Copy out exactly the lines from the start of the data to the line containing "from math import". Include both.

▼

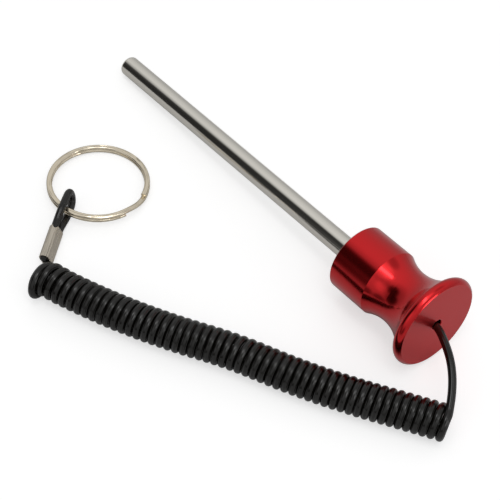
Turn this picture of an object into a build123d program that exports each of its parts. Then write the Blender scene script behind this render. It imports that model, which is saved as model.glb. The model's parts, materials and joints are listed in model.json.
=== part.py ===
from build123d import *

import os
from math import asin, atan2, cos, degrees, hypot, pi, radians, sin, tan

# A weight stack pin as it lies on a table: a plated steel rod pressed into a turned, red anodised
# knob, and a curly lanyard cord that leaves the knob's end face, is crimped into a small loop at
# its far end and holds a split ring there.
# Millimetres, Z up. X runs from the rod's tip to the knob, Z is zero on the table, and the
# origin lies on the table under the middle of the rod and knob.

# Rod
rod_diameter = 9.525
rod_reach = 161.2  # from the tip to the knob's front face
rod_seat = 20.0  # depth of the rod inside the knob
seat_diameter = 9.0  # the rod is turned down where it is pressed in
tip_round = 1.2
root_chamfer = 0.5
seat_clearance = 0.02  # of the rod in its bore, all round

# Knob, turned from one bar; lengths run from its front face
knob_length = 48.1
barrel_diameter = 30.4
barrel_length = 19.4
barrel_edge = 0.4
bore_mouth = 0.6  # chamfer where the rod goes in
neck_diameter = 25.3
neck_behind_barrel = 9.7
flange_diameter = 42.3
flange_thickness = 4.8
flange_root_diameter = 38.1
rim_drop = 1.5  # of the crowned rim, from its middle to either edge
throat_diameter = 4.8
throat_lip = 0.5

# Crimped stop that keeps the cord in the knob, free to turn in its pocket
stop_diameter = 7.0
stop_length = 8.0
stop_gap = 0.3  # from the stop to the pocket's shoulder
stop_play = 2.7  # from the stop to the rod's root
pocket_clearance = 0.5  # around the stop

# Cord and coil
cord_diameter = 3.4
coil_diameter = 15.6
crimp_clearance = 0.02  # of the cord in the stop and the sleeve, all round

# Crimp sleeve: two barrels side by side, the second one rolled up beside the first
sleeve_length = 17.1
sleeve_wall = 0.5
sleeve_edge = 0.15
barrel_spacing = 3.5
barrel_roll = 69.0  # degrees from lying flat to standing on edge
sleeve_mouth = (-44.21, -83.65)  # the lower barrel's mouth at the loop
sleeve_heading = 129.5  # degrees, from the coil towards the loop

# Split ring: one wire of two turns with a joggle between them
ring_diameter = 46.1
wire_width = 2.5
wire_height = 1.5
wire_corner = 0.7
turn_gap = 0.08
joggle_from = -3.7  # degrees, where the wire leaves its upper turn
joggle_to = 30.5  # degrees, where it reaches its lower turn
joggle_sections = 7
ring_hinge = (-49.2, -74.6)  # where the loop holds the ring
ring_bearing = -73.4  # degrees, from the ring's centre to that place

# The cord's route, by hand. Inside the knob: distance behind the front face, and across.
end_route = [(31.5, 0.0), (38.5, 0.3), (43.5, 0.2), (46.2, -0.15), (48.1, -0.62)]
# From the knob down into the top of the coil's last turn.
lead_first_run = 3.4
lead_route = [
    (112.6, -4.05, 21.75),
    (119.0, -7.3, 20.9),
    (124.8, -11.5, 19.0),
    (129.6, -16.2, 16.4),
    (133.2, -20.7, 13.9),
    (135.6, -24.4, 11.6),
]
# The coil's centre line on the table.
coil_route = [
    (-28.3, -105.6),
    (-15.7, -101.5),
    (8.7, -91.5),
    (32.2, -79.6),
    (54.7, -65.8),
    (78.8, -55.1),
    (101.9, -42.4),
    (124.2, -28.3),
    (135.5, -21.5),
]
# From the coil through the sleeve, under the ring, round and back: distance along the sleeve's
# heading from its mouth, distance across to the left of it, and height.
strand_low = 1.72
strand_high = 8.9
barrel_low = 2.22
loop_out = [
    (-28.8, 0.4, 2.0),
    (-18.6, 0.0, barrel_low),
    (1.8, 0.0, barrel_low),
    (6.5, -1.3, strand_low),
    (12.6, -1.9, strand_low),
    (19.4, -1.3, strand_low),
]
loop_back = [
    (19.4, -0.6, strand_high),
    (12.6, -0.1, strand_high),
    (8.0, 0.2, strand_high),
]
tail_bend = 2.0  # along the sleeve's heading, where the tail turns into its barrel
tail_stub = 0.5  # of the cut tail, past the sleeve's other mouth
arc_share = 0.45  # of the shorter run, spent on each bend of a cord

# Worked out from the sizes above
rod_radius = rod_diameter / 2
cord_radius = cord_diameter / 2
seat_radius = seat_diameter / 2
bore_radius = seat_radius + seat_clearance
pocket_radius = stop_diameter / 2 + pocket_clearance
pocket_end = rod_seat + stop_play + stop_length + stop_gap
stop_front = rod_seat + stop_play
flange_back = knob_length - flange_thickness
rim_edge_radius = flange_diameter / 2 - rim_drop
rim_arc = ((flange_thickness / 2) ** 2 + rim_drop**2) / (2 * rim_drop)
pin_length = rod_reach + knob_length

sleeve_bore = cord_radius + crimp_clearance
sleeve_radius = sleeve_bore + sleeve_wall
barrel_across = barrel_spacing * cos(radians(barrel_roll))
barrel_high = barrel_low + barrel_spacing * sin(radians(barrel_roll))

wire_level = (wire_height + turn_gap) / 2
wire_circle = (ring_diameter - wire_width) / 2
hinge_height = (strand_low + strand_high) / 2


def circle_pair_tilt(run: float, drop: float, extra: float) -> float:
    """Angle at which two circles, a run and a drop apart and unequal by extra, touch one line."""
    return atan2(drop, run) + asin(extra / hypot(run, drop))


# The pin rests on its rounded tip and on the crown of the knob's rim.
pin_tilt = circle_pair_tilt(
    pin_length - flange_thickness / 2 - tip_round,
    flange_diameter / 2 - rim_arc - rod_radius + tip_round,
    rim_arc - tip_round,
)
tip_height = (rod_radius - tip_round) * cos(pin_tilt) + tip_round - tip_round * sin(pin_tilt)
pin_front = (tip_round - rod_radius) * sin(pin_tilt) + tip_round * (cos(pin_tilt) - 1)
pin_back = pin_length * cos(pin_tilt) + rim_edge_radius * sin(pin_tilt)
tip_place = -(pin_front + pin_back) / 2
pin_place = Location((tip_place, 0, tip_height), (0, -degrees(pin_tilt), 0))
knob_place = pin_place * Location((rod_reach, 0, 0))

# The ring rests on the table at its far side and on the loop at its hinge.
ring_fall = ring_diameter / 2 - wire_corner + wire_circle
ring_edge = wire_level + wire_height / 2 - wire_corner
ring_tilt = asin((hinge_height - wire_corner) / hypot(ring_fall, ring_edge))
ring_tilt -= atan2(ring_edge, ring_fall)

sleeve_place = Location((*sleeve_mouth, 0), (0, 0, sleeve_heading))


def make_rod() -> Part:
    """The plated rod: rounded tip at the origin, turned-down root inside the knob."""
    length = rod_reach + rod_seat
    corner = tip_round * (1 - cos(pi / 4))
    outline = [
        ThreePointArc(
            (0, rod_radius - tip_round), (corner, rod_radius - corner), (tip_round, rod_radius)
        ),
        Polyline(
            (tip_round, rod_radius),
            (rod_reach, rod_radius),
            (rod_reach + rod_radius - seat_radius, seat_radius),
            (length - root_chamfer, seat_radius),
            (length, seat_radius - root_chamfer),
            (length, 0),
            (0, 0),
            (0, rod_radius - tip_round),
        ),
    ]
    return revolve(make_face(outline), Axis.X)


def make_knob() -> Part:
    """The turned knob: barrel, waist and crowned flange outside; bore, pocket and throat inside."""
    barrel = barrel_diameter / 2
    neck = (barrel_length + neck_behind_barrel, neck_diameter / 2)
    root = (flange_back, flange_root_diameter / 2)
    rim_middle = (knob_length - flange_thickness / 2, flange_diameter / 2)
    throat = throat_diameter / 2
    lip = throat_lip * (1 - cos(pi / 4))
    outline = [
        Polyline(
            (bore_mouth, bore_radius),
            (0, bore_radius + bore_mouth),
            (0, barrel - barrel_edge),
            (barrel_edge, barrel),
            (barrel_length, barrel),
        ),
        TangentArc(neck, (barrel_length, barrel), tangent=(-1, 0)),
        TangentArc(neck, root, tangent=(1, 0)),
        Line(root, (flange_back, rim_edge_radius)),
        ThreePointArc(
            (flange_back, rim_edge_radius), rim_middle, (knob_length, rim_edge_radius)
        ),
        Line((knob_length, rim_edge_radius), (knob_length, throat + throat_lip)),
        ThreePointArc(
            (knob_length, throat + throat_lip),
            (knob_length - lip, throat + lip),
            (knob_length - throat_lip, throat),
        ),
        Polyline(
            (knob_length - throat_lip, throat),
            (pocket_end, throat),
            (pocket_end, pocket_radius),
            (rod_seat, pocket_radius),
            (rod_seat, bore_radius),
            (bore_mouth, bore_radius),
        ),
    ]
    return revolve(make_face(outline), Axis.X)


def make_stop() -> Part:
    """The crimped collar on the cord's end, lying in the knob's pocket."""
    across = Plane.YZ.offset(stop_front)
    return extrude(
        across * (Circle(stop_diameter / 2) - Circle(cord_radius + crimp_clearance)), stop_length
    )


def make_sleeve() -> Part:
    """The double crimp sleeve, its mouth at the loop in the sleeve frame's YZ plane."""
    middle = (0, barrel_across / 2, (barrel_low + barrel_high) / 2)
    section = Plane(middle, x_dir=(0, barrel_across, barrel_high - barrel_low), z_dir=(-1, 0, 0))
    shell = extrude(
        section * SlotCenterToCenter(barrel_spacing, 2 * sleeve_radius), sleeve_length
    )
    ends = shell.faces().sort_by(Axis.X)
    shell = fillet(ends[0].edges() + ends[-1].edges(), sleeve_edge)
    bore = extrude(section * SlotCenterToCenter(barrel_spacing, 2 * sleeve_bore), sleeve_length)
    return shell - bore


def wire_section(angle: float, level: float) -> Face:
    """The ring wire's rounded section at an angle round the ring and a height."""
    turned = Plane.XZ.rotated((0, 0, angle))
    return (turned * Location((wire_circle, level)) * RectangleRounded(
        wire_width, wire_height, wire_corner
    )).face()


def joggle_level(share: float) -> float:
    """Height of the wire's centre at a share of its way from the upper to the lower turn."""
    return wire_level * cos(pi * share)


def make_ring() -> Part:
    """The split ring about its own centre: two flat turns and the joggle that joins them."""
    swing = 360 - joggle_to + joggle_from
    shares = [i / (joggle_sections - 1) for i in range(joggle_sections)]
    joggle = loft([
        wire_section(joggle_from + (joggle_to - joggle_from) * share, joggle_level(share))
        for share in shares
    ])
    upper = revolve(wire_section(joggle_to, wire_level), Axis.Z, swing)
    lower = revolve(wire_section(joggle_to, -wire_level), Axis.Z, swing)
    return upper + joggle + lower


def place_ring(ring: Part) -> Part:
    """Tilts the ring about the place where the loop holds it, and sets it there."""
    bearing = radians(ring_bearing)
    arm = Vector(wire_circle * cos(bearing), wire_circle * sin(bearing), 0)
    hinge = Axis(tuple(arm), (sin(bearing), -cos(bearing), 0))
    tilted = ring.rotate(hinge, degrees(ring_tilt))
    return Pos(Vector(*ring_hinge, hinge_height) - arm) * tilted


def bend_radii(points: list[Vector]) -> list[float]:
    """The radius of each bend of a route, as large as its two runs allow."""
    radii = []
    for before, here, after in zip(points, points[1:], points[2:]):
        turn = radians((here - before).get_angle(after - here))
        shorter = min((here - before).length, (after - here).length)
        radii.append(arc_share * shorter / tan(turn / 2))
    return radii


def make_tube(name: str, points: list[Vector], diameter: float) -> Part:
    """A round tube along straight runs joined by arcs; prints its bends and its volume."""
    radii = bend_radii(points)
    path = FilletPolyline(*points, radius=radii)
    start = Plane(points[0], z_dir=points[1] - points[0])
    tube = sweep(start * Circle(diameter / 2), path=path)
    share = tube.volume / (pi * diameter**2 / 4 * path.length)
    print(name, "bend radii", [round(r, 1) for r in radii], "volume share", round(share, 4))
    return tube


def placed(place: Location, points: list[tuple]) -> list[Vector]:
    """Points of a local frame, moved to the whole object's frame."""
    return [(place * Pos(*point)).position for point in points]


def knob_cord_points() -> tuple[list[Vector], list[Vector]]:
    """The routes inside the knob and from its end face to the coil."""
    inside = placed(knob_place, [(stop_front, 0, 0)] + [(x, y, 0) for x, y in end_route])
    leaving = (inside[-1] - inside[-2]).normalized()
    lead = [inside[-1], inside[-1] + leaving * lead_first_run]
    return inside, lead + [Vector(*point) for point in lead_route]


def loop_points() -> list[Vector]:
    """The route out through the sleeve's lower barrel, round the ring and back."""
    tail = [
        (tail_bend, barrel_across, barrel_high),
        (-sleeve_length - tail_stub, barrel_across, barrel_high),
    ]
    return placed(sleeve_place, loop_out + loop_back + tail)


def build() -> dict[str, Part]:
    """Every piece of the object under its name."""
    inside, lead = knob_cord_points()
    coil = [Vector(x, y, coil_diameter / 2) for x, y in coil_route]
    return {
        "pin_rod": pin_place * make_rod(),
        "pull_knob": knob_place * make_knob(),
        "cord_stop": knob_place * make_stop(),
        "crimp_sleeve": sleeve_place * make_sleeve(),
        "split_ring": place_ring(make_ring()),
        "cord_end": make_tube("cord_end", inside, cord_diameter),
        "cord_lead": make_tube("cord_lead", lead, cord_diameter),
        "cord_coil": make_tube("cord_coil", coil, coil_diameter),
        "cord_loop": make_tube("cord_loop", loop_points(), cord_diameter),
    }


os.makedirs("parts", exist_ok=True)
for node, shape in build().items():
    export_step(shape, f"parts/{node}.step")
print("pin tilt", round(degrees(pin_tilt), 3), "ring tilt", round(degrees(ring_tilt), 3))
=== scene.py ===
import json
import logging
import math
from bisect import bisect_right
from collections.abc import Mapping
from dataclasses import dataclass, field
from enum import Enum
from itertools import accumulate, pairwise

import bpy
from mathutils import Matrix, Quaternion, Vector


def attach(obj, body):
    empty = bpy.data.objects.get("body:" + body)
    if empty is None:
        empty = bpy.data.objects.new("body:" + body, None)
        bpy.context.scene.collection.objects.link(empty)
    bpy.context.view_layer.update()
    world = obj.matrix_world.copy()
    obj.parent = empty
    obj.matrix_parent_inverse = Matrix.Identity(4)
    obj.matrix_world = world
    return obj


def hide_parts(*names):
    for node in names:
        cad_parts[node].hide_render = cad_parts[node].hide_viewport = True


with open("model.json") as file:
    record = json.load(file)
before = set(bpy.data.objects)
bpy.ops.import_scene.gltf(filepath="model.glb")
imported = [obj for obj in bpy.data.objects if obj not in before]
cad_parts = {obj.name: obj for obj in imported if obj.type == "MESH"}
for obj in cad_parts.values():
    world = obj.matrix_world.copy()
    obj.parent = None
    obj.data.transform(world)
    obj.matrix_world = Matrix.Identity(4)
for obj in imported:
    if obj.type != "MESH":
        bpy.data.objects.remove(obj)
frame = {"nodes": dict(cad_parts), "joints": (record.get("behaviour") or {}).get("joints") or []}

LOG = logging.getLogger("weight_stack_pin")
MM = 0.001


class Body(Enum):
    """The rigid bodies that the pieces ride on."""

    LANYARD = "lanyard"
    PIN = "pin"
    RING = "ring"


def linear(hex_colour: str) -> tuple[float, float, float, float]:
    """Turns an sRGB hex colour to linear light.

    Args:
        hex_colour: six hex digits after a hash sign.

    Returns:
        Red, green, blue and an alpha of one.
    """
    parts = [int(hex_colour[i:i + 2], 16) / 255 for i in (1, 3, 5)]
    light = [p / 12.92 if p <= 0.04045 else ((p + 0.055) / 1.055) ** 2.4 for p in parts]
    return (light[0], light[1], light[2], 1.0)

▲

ANSWER TO THE PROBLEM:
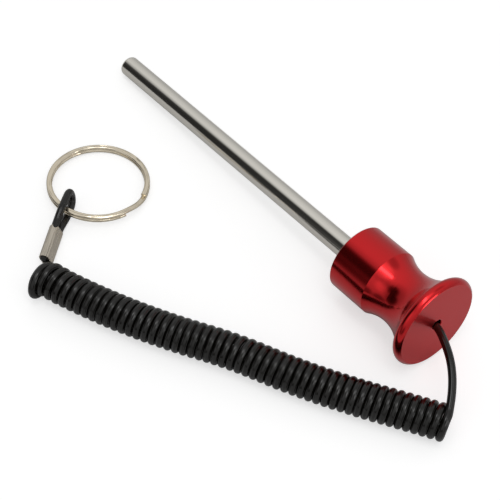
Turn this picture of an object into a build123d program that exports each of its parts. Then write the Blender scene script behind this render. It imports that model, which is saved as model.glb. The model's parts, materials and joints are listed in model.json.
=== part.py ===
from build123d import *

import os
from math import asin, atan2, cos, degrees, hypot, pi, radians, sin, tan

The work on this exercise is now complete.